Extended Abstract: The ability of some compacted clay materials to restrict the passage of sodium chloride relative to water when subjected to flow with sodium chloride solutions has been demonstrated by Kemper (1960) and by McKelvey and Milne (1962). Continued experimental work on this phenomenon, directed toward an understanding of the effect of variables such as the type of clay material, porosity, hydraulic permeability and solution concentration has been stimulated by the possibility that salt filtering occurs in the subsurface as a result of the movement of brines in response to compaction and other sources of hydraulic pressure.
The apparatus in which experiments have been carried out has been described in the paper by McKelvey and Milne. A clay sample, in the form of a dry powder or water slurry is compacted in a nylon-lined steel cylinder between monel pistons capped with porous monel filter discs. The piston-cylinder assembly is bolted between steel plates to maintain the compaction pressure.

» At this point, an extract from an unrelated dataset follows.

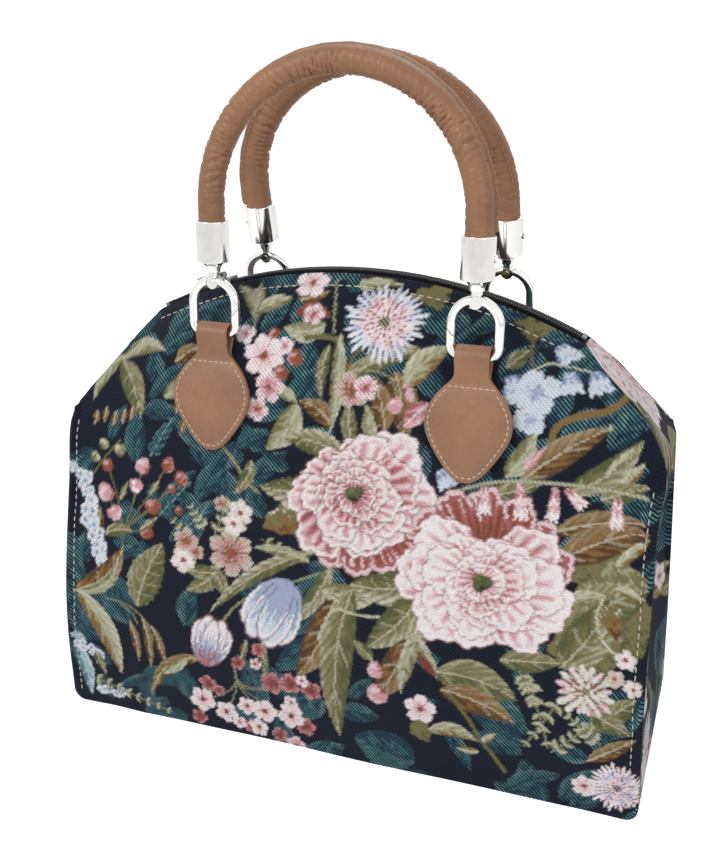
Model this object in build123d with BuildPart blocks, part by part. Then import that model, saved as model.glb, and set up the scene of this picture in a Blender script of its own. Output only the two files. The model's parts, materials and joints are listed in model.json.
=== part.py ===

The input piston has two openings, one of which enters a circular groove near the edge of the piston face while the other enters the center of this face. The second piston has a single opening at the center of the face. The two openings in the input piston permit a bypass circulation to carry away the salt rejected by the clay filter. Flow through the bypass is controlled by a suitable restriction in the bypass line beyond the input piston. The salt filtration efficiency in a particular case is expressed as the percentage of salt removed from a solution in passing through the clay filter. The concentration of the solution at the input face of the clay filter under flow conditions must necessarily rise above that of the source solution. Since the clay filter must be supported by a metal filter, this concentration is dependent on the efficiency of mixing and flushing within the pore space of the metal filter. Filtration efficiencies which have been, in practice, calculated from the concentrations of solutions emerging from the bypass and the throughput lines are likely therefore to be less than the true values. Certain experiments involving measurement of filtration efficiencies at various pressures and others in which salt has been accumulated in the input metal filter and finally flushed through the bypass system, have suggested that true filtration efficiencies are much higher than those which have been obtained from the concentrations of throughput and bypass solutions.
A sample of recent mud from the Mississippi River, compacted such that it contained 14 per cent water, has shown a filtration efficiency of 60 per cent with a 0.5 normal solution of sodium chloride and a decline to 30 per cent at a concentration of 5 normal. These filtration effects were obtained under a hydraulic pressure of 10,000 psi.
A mixture of bentonite from Clay Spur Wyoming and amorphous silica in equal parts by weight, compacted under 10,000 psi shows a filtration efficiency of 30 per cent in the 0.1 normal concentration range at relatively low hydraulic pressure (1000–2000 psi). The high water content probably explains the low efficiency. The efficiency is pressure dependent, declining to zero at 8500 psi.